**TO DO**
Reproduce the material in full, unchanged.

Rows from an object dataset

::::::

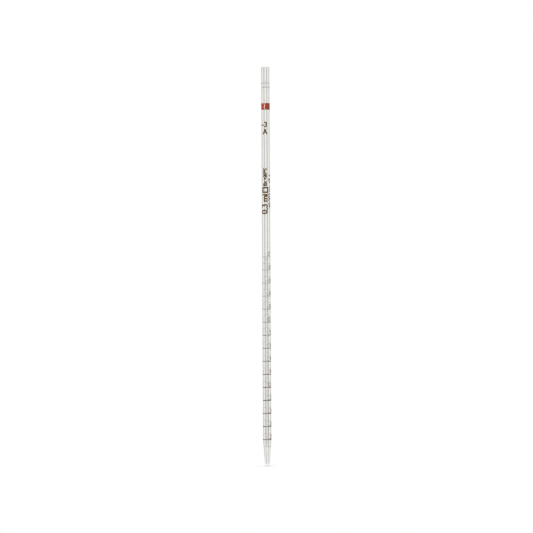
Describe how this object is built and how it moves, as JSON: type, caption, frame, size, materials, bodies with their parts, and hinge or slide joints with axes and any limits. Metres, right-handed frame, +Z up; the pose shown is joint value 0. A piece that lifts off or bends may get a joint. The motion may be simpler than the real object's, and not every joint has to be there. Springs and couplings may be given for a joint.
{
  "type": "graduated pipette",
  "caption": "Slim capillary glass pipette with a drawn tip, a fire-polished suction end, a full-circle scale in brown stain and a red colour band.",
  "frame": {"origin": "centre of the tip's end face, at the bottom of the tube's axis", "axes": "+Z up the tube's axis towards the suction end, -Y the side that carries the capacity inscription, +X to that side's right"},
  "size_m": [0.0078, 0.0078, 0.36],
  "materials": {
    "glass": "clear, fire-polished",
    "brown_stain": "fired brown stain",
    "dark_enamel": "fired dark enamel",
    "red_enamel": "fired brick-red enamel",
    "frost": "grey frosted enamel"
  },
  "bodies": {
    "root": {"blowout_ring_lower": "frost", "blowout_ring_upper": "frost", "calibration_inscription": "brown_stain", "capacity_inscription": "brown_stain", "class_letter": "brown_stain", "colour_code_band": "red_enamel", "glass_tube": "glass", "plain_square_mark": "brown_stain", "scale_marks_000": "brown_stain", "scale_marks_020": "brown_stain", "scale_marks_040": "brown_stain", "scale_marks_060": "brown_stain", "scale_marks_080": "brown_stain", "scale_marks_100": "brown_stain", "scale_marks_120": "brown_stain", "scale_marks_140": "brown_stain", "scale_marks_160": "brown_stain", "scale_marks_180": "brown_stain", "scale_marks_200": "brown_stain", "scale_marks_220": "brown_stain", "scale_marks_240": "brown_stain", "scale_marks_260": "brown_stain", "scale_marks_280": "brown_stain", "scale_numeral_000": "brown_stain", "scale_numeral_020": "brown_stain", "scale_numeral_040": "brown_stain", "scale_numeral_060": "brown_stain", "scale_numeral_080": "brown_stain", "scale_numeral_100": "brown_stain", "scale_numeral_120": "brown_stain", "scale_numeral_140": "brown_stain", "scale_numeral_160": "brown_stain", "scale_numeral_180": "brown_stain", "scale_numeral_200": "brown_stain", "scale_numeral_220": "brown_stain", "scale_numeral_240": "brown_stain", "scale_numeral_260": "brown_stain", "scale_numeral_280": "brown_stain", "scale_ring_000": "brown_stain", "scale_ring_020": "brown_stain", "scale_ring_040": "brown_stain", "scale_ring_060": "brown_stain", "scale_ring_080": "brown_stain", "scale_ring_100": "brown_stain", "scale_ring_120": "brown_stain", "scale_ring_140": "brown_stain", "scale_ring_160": "brown_stain", "scale_ring_180": "brown_stain", "scale_ring_200": "brown_stain", "scale_ring_220": "brown_stain", "scale_ring_240": "brown_stain", "scale_ring_260": "brown_stain", "scale_ring_280": "brown_stain", "tolerance_inscription": "dark_enamel", "type_digit": "brown_stain"}
  },
  "joints": []
}
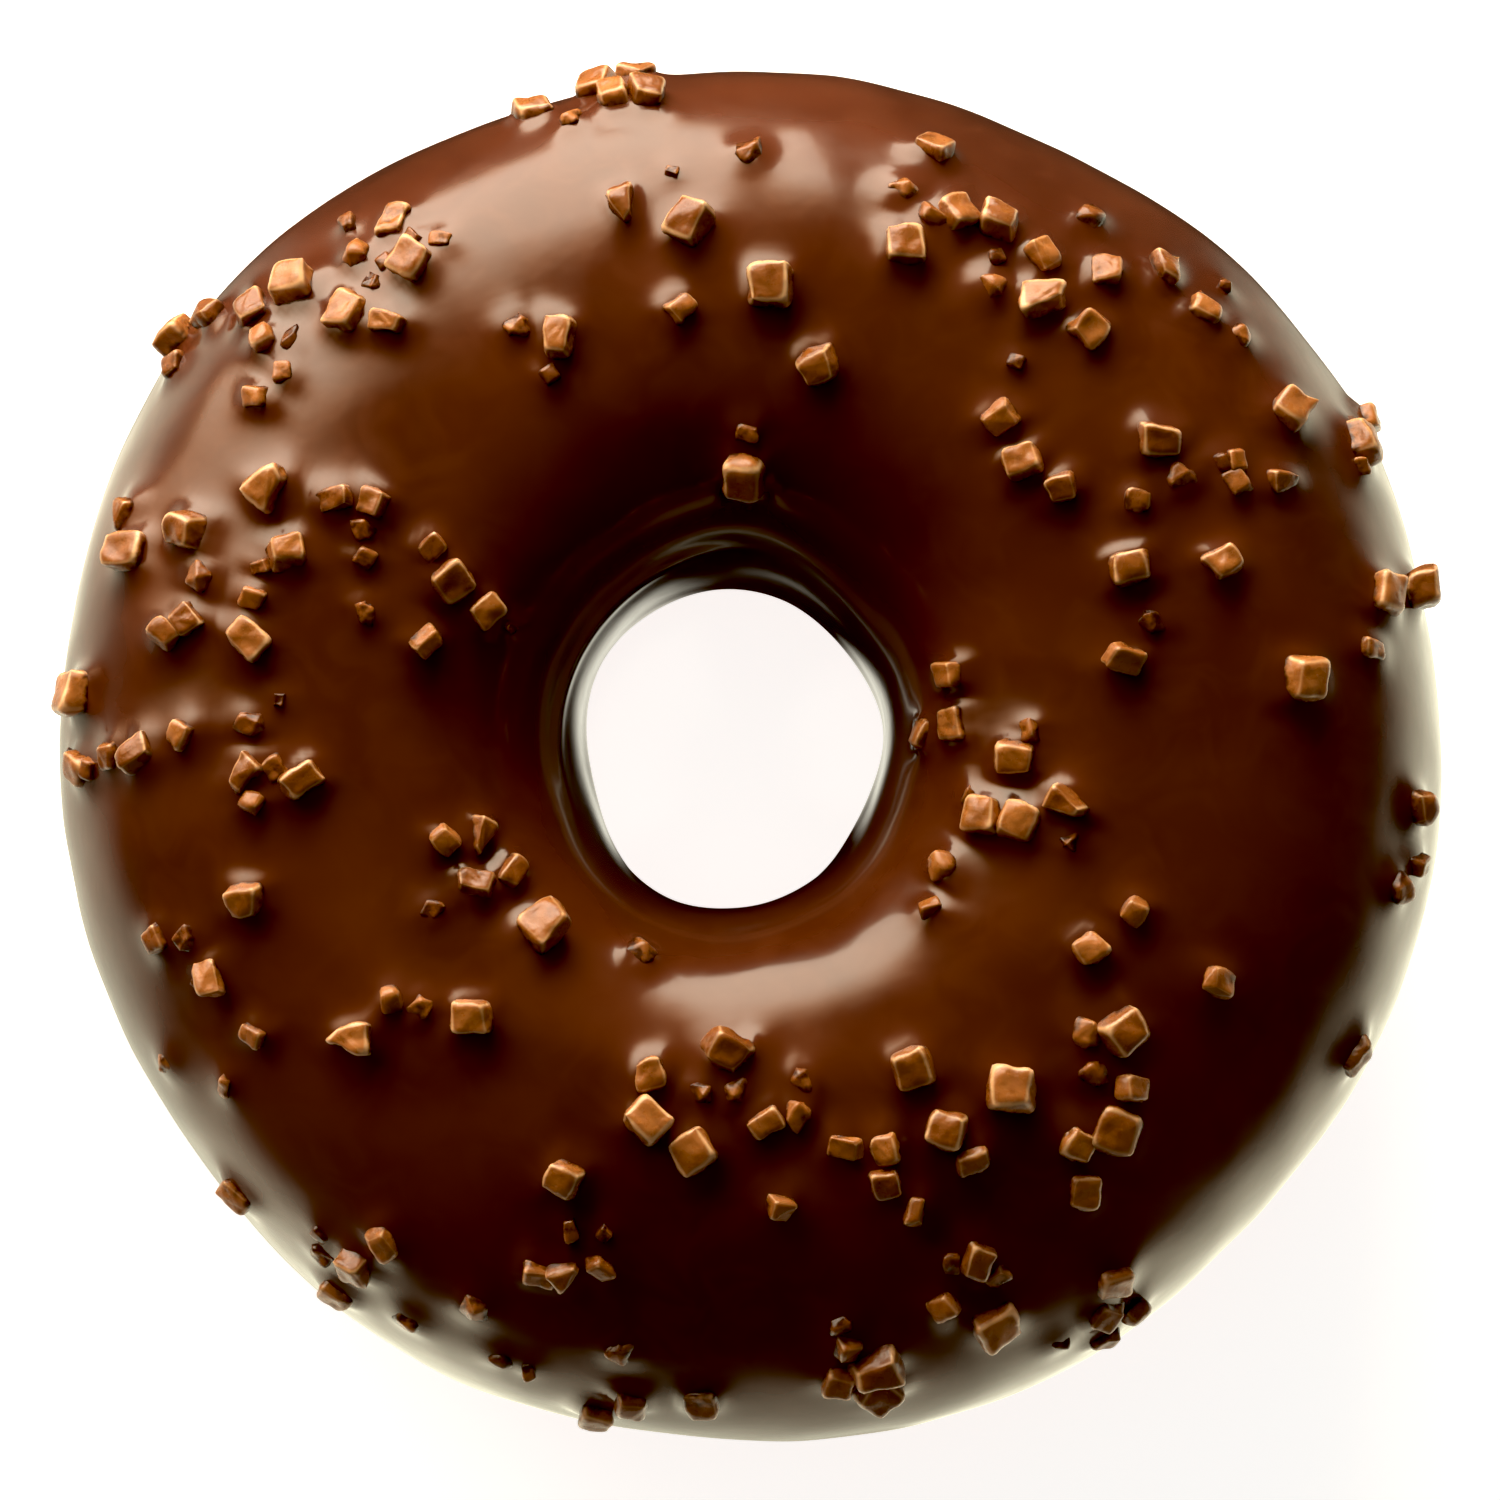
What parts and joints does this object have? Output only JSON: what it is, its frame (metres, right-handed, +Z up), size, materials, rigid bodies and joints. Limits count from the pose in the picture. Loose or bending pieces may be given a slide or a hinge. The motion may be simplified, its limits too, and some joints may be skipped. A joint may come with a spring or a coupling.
{
  "type": "sprinkle frosted doughnut",
  "caption": "Ring doughnut dipped in glossy dark chocolate glaze and strewn with small chopped caramel fudge pieces, with a bare fried underside to rest on.",
  "frame": {"origin": "middle of the doughnut's outline, on the plane it rests on", "axes": "+Z up through the hole, +X and +Y across the ring, lying flat"},
  "size_m": [0.0924, 0.0919, 0.036],
  "materials": {
    "fried_dough": "matte fried crust",
    "dark_chocolate": "glossy set glaze",
    "caramel_fudge": "waxy chopped fudge"
  },
  "bodies": {
    "root": {"dough_ring": "fried_dough", "chocolate_glaze": "dark_chocolate"}
  },
  "joints": []
}
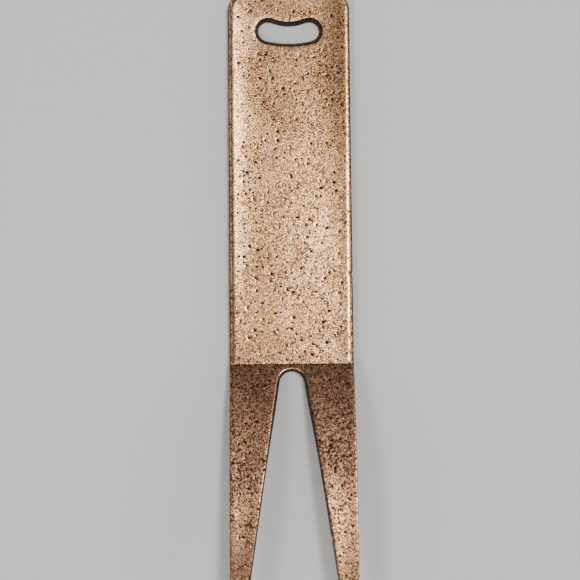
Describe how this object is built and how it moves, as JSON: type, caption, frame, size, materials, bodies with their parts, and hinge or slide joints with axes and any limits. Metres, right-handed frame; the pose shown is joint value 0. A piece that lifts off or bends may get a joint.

::::::

**SOLUTION TO THIS TASK**
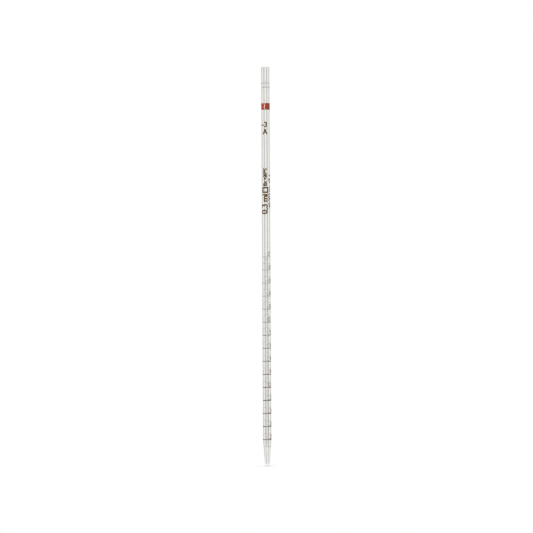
Describe how this object is built and how it moves, as JSON: type, caption, frame, size, materials, bodies with their parts, and hinge or slide joints with axes and any limits. Metres, right-handed frame, +Z up; the pose shown is joint value 0. A piece that lifts off or bends may get a joint. The motion may be simpler than the real object's, and not every joint has to be there. Springs and couplings may be given for a joint.
{
  "type": "graduated pipette",
  "caption": "Slim capillary glass pipette with a drawn tip, a fire-polished suction end, a full-circle scale in brown stain and a red colour band.",
  "frame": {"origin": "centre of the tip's end face, at the bottom of the tube's axis", "axes": "+Z up the tube's axis towards the suction end, -Y the side that carries the capacity inscription, +X to that side's right"},
  "size_m": [0.0078, 0.0078, 0.36],
  "materials": {
    "glass": "clear, fire-polished",
    "brown_stain": "fired brown stain",
    "dark_enamel": "fired dark enamel",
    "red_enamel": "fired brick-red enamel",
    "frost": "grey frosted enamel"
  },
  "bodies": {
    "root": {"blowout_ring_lower": "frost", "blowout_ring_upper": "frost", "calibration_inscription": "brown_stain", "capacity_inscription": "brown_stain", "class_letter": "brown_stain", "colour_code_band": "red_enamel", "glass_tube": "glass", "plain_square_mark": "brown_stain", "scale_marks_000": "brown_stain", "scale_marks_020": "brown_stain", "scale_marks_040": "brown_stain", "scale_marks_060": "brown_stain", "scale_marks_080": "brown_stain", "scale_marks_100": "brown_stain", "scale_marks_120": "brown_stain", "scale_marks_140": "brown_stain", "scale_marks_160": "brown_stain", "scale_marks_180": "brown_stain", "scale_marks_200": "brown_stain", "scale_marks_220": "brown_stain", "scale_marks_240": "brown_stain", "scale_marks_260": "brown_stain", "scale_marks_280": "brown_stain", "scale_numeral_000": "brown_stain", "scale_numeral_020": "brown_stain", "scale_numeral_040": "brown_stain", "scale_numeral_060": "brown_stain", "scale_numeral_080": "brown_stain", "scale_numeral_100": "brown_stain", "scale_numeral_120": "brown_stain", "scale_numeral_140": "brown_stain", "scale_numeral_160": "brown_stain", "scale_numeral_180": "brown_stain", "scale_numeral_200": "brown_stain", "scale_numeral_220": "brown_stain", "scale_numeral_240": "brown_stain", "scale_numeral_260": "brown_stain", "scale_numeral_280": "brown_stain", "scale_ring_000": "brown_stain", "scale_ring_020": "brown_stain", "scale_ring_040": "brown_stain", "scale_ring_060": "brown_stain", "scale_ring_080": "brown_stain", "scale_ring_100": "brown_stain", "scale_ring_120": "brown_stain", "scale_ring_140": "brown_stain", "scale_ring_160": "brown_stain", "scale_ring_180": "brown_stain", "scale_ring_200": "brown_stain", "scale_ring_220": "brown_stain", "scale_ring_240": "brown_stain", "scale_ring_260": "brown_stain", "scale_ring_280": "brown_stain", "tolerance_inscription": "dark_enamel", "type_digit": "brown_stain"}
  },
  "joints": []
}
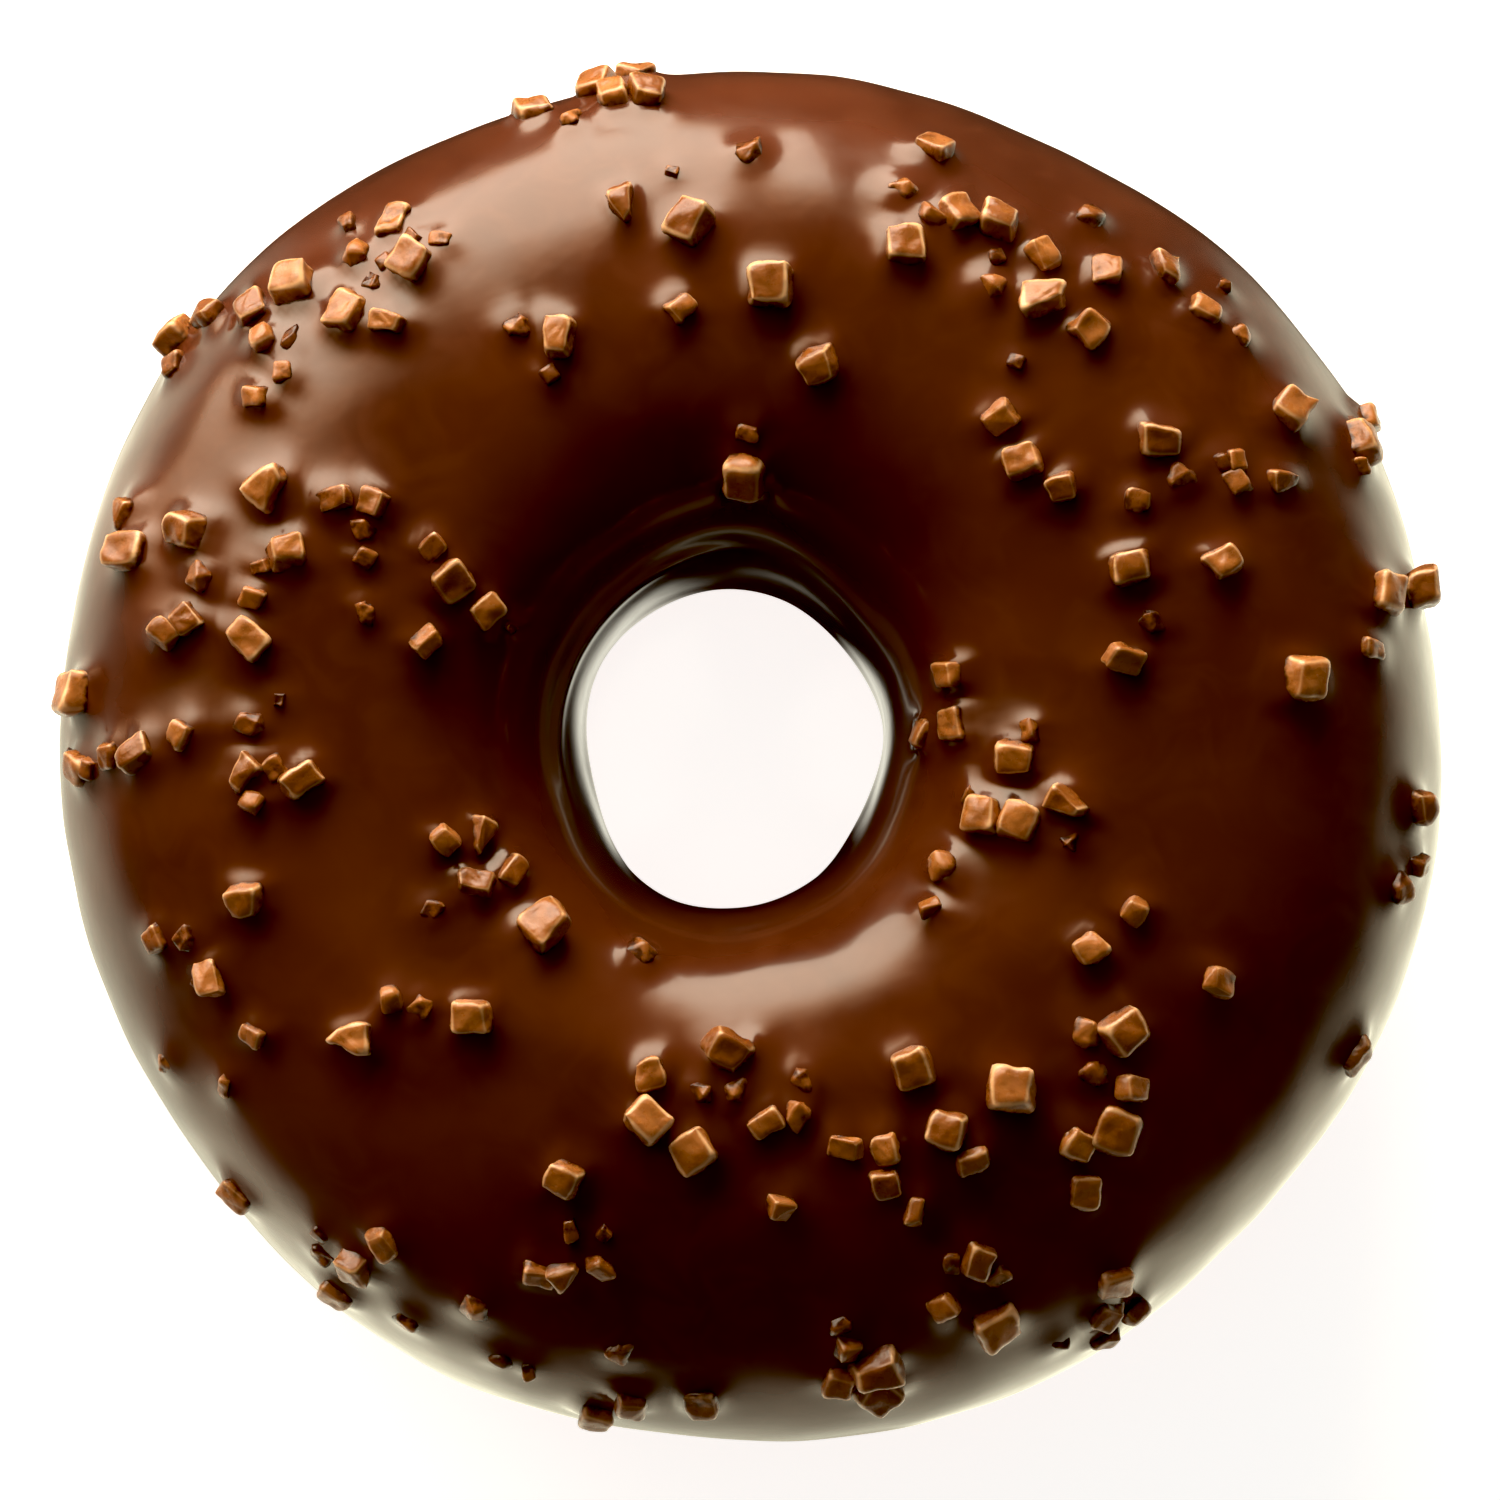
What parts and joints does this object have? Output only JSON: what it is, its frame (metres, right-handed, +Z up), size, materials, rigid bodies and joints. Limits count from the pose in the picture. Loose or bending pieces may be given a slide or a hinge. The motion may be simplified, its limits too, and some joints may be skipped. A joint may come with a spring or a coupling.
{
  "type": "sprinkle frosted doughnut",
  "caption": "Ring doughnut dipped in glossy dark chocolate glaze and strewn with small chopped caramel fudge pieces, with a bare fried underside to rest on.",
  "frame": {"origin": "middle of the doughnut's outline, on the plane it rests on", "axes": "+Z up through the hole, +X and +Y across the ring, lying flat"},
  "size_m": [0.0924, 0.0919, 0.036],
  "materials": {
    "fried_dough": "matte fried crust",
    "dark_chocolate": "glossy set glaze",
    "caramel_fudge": "waxy chopped fudge"
  },
  "bodies": {
    "root": {"dough_ring": "fried_dough", "chocolate_glaze": "dark_chocolate"}
  },
  "joints": []
}
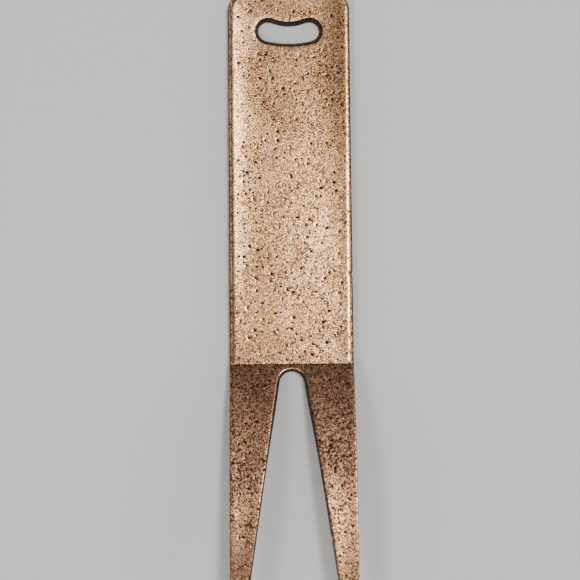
Describe how this object is built and how it moves, as JSON: type, caption, frame, size, materials, bodies with their parts, and hinge or slide joints with axes and any limits. Metres, right-handed frame; the pose shown is joint value 0. A piece that lifts off or bends may get a joint.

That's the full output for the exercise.